MCP started as a clean fix to a boring problem — stop writing the same integration ten times. That fix turned out to matter more than anyone expected, because it became the substrate on which the agent ecosystem now grows.

For developers, the practical lesson is simple. Learn the protocol. Build a server, even a small one. The mental shift from "integrating an AI with my tool" to "exposing my tool to any AI" is short but powerful. Once it clicks, you stop seeing AI as something you wire into your app and start seeing it as something your app makes itself available to.

The teams that internalize this shift early will be building on a fundamentally different abstraction than the teams that don't.

That gap is the one worth closing now.

FAQ

Q: What is MCP in one sentence?

A: MCP is an open standard that defines how AI applications connect to external tools and data sources, so a single integration works across every compatible model.

Q: Do I need MCP if I am only using one AI provider?
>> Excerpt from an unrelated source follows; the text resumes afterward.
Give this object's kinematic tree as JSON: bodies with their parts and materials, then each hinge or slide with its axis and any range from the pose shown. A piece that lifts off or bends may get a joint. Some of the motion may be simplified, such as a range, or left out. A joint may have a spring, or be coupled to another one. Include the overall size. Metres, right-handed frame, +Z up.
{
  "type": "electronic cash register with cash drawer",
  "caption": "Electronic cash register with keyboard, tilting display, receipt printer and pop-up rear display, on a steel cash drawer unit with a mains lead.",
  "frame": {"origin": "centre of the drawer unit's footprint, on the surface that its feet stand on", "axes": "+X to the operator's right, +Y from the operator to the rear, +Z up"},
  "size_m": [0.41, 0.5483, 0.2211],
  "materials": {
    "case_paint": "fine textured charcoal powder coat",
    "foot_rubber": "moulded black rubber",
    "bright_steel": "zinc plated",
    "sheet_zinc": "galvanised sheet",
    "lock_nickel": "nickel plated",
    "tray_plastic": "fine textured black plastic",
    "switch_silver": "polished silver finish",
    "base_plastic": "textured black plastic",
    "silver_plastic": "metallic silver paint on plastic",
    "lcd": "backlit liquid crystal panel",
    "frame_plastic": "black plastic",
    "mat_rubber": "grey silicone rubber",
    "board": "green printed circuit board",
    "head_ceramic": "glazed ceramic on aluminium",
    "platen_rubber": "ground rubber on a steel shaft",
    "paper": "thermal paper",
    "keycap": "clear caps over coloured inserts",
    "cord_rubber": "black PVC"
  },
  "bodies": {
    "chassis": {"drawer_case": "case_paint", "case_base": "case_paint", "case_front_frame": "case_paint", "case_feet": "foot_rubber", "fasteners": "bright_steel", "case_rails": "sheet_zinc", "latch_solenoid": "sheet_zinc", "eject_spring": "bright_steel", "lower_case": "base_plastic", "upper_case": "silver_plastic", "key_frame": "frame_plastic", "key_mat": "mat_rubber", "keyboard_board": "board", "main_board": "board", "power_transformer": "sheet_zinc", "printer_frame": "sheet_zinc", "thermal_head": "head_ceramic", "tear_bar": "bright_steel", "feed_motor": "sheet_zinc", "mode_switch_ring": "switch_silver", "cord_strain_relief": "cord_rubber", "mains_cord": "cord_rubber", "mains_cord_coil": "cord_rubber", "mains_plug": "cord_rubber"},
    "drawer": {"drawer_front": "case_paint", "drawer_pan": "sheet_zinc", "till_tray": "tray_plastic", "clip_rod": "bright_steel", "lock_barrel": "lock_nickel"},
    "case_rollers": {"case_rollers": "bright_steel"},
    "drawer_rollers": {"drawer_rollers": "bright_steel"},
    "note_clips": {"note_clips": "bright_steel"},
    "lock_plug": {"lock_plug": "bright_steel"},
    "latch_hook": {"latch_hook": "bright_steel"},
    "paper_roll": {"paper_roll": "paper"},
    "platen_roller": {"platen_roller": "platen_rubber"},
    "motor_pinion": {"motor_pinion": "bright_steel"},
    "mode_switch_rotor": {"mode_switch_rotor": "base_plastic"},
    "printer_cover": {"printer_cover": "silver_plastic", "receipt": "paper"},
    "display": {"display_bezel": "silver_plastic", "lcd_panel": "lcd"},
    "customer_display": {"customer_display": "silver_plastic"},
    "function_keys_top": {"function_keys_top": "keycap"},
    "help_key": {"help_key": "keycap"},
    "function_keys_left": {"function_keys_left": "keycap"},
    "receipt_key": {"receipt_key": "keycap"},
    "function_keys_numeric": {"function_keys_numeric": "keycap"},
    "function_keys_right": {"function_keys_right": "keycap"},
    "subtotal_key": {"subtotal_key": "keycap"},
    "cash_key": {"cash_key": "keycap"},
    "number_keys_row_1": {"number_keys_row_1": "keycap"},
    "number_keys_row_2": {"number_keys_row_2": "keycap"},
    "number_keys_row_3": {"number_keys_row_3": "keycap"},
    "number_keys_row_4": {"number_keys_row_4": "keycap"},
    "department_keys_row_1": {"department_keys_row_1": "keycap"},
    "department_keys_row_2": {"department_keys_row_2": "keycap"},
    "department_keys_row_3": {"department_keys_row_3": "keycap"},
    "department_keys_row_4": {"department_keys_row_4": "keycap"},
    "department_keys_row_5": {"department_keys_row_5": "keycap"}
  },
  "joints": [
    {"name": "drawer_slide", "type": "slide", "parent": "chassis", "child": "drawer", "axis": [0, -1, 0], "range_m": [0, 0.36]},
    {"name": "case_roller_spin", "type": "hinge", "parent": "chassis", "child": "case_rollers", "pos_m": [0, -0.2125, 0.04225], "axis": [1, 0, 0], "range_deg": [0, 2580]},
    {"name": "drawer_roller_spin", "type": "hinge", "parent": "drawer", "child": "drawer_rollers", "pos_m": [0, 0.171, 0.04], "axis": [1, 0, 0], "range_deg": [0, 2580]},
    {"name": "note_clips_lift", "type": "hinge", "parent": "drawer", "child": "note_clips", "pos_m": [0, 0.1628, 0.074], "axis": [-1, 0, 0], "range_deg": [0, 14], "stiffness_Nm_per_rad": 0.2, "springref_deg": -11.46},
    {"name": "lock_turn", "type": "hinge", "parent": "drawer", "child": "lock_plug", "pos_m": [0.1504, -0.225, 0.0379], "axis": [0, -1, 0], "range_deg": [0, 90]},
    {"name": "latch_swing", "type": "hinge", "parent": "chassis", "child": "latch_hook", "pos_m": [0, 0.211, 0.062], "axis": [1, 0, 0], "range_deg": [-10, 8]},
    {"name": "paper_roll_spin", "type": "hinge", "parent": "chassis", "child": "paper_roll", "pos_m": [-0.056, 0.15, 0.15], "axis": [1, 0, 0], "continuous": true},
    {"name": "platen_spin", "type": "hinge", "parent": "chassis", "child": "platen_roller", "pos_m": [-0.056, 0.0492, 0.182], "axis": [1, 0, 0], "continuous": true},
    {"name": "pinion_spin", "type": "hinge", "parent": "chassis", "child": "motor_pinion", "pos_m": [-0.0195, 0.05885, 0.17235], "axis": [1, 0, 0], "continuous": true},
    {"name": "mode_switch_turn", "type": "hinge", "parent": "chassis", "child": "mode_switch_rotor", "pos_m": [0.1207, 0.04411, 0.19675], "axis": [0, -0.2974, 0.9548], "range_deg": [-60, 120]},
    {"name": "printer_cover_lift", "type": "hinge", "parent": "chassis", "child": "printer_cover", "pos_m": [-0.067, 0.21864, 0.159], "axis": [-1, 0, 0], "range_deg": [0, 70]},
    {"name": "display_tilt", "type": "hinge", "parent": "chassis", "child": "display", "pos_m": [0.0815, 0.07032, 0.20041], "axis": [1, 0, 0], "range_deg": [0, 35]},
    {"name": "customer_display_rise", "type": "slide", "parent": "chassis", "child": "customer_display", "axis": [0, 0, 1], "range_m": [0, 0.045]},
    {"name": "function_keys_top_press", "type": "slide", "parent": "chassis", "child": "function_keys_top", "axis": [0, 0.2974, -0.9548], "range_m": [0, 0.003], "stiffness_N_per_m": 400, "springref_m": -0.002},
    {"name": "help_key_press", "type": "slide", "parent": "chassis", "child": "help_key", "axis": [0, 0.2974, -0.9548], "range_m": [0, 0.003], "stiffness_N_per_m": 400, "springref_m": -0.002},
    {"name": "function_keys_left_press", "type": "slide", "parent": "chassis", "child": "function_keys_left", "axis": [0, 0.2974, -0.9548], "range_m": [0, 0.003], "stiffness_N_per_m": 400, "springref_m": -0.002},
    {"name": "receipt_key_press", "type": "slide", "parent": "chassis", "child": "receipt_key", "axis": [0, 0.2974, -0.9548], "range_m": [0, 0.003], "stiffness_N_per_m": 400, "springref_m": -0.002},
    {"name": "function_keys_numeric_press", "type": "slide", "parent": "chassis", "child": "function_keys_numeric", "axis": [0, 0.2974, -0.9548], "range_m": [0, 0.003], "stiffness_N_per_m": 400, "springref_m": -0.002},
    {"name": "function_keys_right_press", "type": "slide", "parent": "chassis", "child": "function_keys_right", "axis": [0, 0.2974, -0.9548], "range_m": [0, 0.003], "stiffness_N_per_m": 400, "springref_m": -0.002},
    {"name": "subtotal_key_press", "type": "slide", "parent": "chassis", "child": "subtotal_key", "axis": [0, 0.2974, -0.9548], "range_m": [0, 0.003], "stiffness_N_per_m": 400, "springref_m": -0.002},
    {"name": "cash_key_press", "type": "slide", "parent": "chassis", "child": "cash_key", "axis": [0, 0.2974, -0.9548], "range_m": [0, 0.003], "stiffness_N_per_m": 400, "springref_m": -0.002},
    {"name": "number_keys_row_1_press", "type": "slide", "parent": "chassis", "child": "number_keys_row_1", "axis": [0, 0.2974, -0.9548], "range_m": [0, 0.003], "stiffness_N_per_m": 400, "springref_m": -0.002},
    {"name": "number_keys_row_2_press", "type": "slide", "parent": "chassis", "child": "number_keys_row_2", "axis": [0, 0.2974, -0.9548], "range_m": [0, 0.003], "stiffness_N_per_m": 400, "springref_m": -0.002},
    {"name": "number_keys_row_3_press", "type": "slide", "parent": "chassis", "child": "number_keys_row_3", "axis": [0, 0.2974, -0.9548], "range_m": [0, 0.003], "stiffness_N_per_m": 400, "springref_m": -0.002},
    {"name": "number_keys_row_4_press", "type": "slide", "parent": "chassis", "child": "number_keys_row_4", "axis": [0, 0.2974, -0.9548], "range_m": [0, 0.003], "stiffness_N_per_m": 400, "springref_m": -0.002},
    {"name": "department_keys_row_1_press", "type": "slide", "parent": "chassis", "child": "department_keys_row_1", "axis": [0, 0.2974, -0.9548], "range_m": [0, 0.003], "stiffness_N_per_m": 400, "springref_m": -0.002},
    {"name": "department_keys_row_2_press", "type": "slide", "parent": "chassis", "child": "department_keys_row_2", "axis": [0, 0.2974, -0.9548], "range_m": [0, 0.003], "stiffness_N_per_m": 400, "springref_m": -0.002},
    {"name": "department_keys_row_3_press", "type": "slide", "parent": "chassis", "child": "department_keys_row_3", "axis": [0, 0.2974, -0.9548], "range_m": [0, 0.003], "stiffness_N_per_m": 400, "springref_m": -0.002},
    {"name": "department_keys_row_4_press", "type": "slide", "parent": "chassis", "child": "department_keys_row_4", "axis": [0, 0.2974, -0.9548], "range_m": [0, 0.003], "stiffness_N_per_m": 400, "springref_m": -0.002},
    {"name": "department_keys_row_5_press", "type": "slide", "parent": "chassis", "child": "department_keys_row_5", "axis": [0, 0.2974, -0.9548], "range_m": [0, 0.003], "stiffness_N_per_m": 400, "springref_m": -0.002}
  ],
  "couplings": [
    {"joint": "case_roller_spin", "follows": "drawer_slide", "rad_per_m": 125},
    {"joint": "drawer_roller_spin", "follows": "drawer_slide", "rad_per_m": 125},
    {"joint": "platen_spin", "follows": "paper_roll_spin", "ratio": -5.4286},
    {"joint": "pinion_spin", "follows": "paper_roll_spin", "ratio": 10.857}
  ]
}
A: Not strictly. But model lock-in is one of the riskier bets in 2026, and MCP makes switching cheap. If your product depends on AI, that flexibility is worth the small upfront cost.

Q: Is MCP only for Claude?

A: No. Anthropic created the protocol, but OpenAI, Google, Microsoft, and AWS have all adopted it. MCP servers work across every major provider.
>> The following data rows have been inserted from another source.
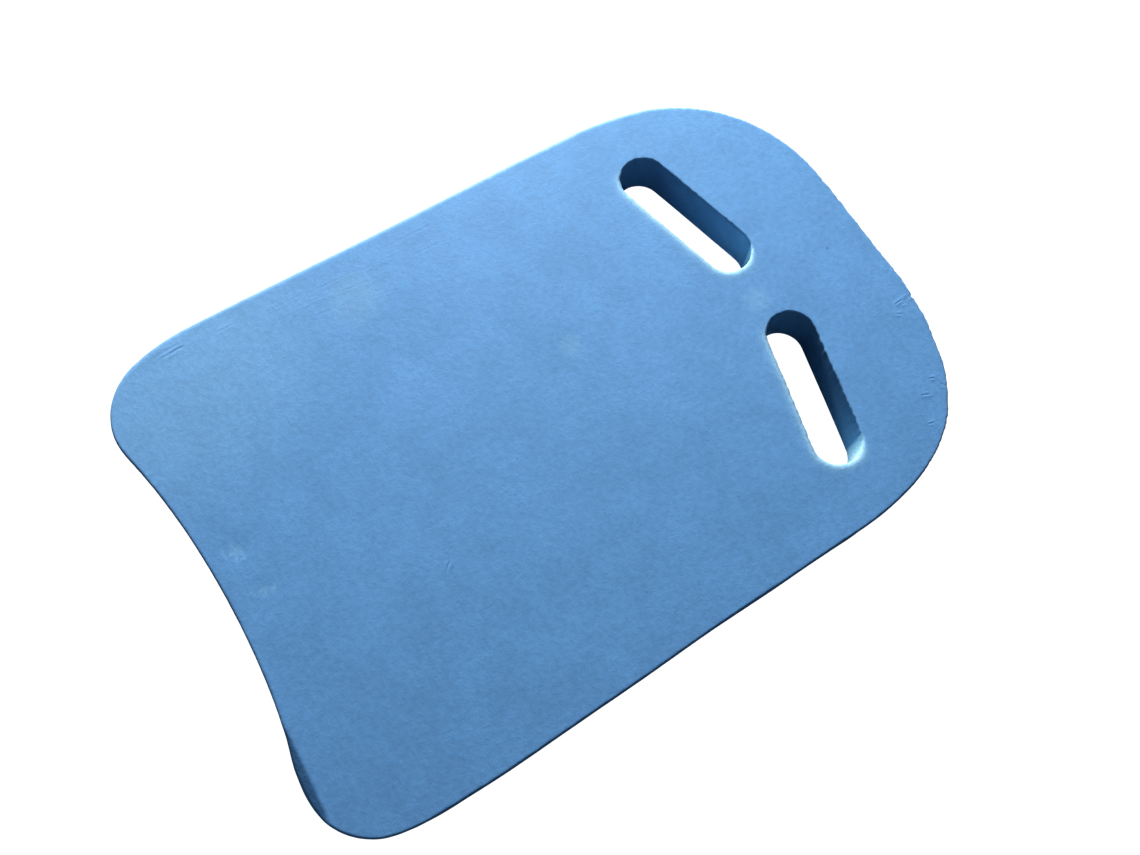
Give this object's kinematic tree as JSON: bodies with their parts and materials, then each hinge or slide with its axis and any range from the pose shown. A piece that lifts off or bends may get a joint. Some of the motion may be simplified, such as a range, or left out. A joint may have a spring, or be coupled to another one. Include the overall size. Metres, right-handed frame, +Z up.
{
  "type": "kickboard float",
  "caption": "Flat foam kickboard for swimmers, with a shallow crowned nose, round shoulders, slanted hand slots cut through it and a shallow hollow in the tail.",
  "frame": {"origin": "on the flat underside, halfway along the board's length and halfway across its width", "axes": "+Y towards the rounded nose, +X across the board to the right hand side, +Z up out of the top face"},
  "size_m": [0.28, 0.4, 0.03],
  "materials": {
    "eva_foam": "matte"
  },
  "bodies": {
    "root": {"foam_board": "eva_foam"}
  },
  "joints": []
}
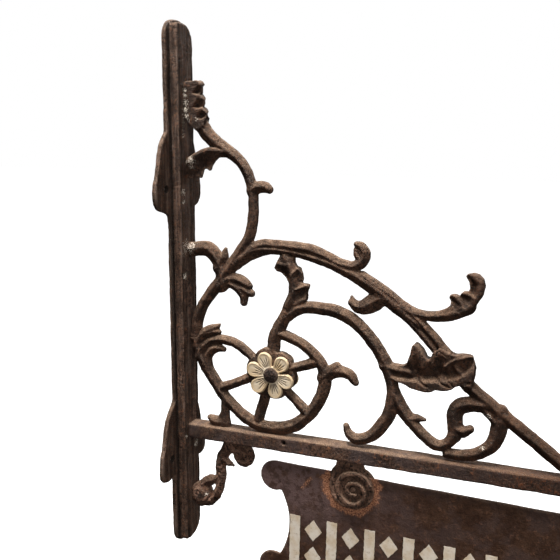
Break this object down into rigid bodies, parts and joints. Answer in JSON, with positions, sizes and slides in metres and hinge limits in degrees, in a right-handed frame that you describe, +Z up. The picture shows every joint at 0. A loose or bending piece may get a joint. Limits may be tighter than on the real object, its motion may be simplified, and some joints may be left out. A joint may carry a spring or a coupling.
{
  "type": "wall sign bracket",
  "caption": "Cast-iron wall bracket with scrollwork, a painted flower rosette, a square arm and a hanging sign plate.",
  "frame": {"origin": "on the wall face, at mid-width and mid-height of the wall plate", "axes": "+X along the arm, away from the wall; +Z up; the sign's two faces look along -Y and +Y"},
  "size_m": [0.5629, 0.096, 0.5974],
  "materials": {
    "wall_plate": "rusted dark brown",
    "scrollwork": "rusted dark brown, dusty on top",
    "arm_bar": "rusted brown with worn edges",
    "petal_paint": "aged cream paint",
    "rivets": "dark, rough",
    "hangers": "dark with worn ridges",
    "sign_plate": "weathered dark paint with a cream stencilled frieze and rust"
  },
  "bodies": {
    "root": {"wall_plate": "wall_plate", "post_rail": "wall_plate", "arm_bar": "arm_bar", "rosette_hub": "scrollwork", "leaf_cluster": "scrollwork", "main_stem": "scrollwork", "wheel_rim_left": "scrollwork", "wheel_rim_base": "scrollwork", "wheel_rim_right": "scrollwork", "top_leaf": "scrollwork", "upper_arc": "scrollwork", "diagonal_upper": "scrollwork", "diagonal_lower": "scrollwork", "inner_arc": "scrollwork", "centre_leaf": "scrollwork", "stem_bud": "scrollwork", "upper_branch": "scrollwork", "side_branch": "scrollwork", "hanging_leaf": "scrollwork", "small_leaf": "scrollwork", "hook_scroll": "scrollwork", "thorn_stem": "scrollwork", "ring_scroll_top": "scrollwork", "ring_scroll_foot": "scrollwork", "wheel_crook": "scrollwork", "wheel_leaf_outer": "scrollwork", "wheel_leaf_inner": "scrollwork", "wheel_bud": "scrollwork", "foot_leaf": "scrollwork", "spoke_left": "scrollwork", "spoke_right": "scrollwork", "spoke_low_right": "scrollwork", "spoke_low_left": "scrollwork", "under_scroll": "scrollwork", "under_knob": "scrollwork", "under_curl": "scrollwork", "arm_finial": "scrollwork", "rosette_front": "petal_paint", "rosette_back": "petal_paint", "rosette_rivet": "rivets", "sign_plate": "sign_plate", "hanger_left_front": "hangers", "hanger_left_back": "hangers", "hanger_left_pin": "rivets", "hanger_right_front": "hangers", "hanger_right_back": "hangers", "hanger_right_pin": "rivets"}
  },
  "joints": []
}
Q: How is MCP different from function calling?

A: Function calling is a model-specific feature that lets an LLM invoke code you wrote for it. MCP is a model-agnostic protocol that lets any LLM invoke code anyone wrote. Function calling is the mechanism; MCP is the standard.

Q: Can I run MCP servers locally?

A: Yes. The stdio transport is designed for exactly this. Local development tools, file access, and developer utilities are common stdio use cases.

Q: How do I authenticate MCP servers?

A: For local servers, the stdio transport runs under your local user permissions. For remote servers, MCP uses OAuth 2.1 patterns. Both approaches are covered in the official specification.

Q: Is MCP production-ready?

A: Yes, for many use cases. Major SaaS platforms now ship official MCP servers, and the protocol is governed by the Linux Foundation. For regulated industries with strict audit requirements, watch the Enterprise Working Group developments before going all-in.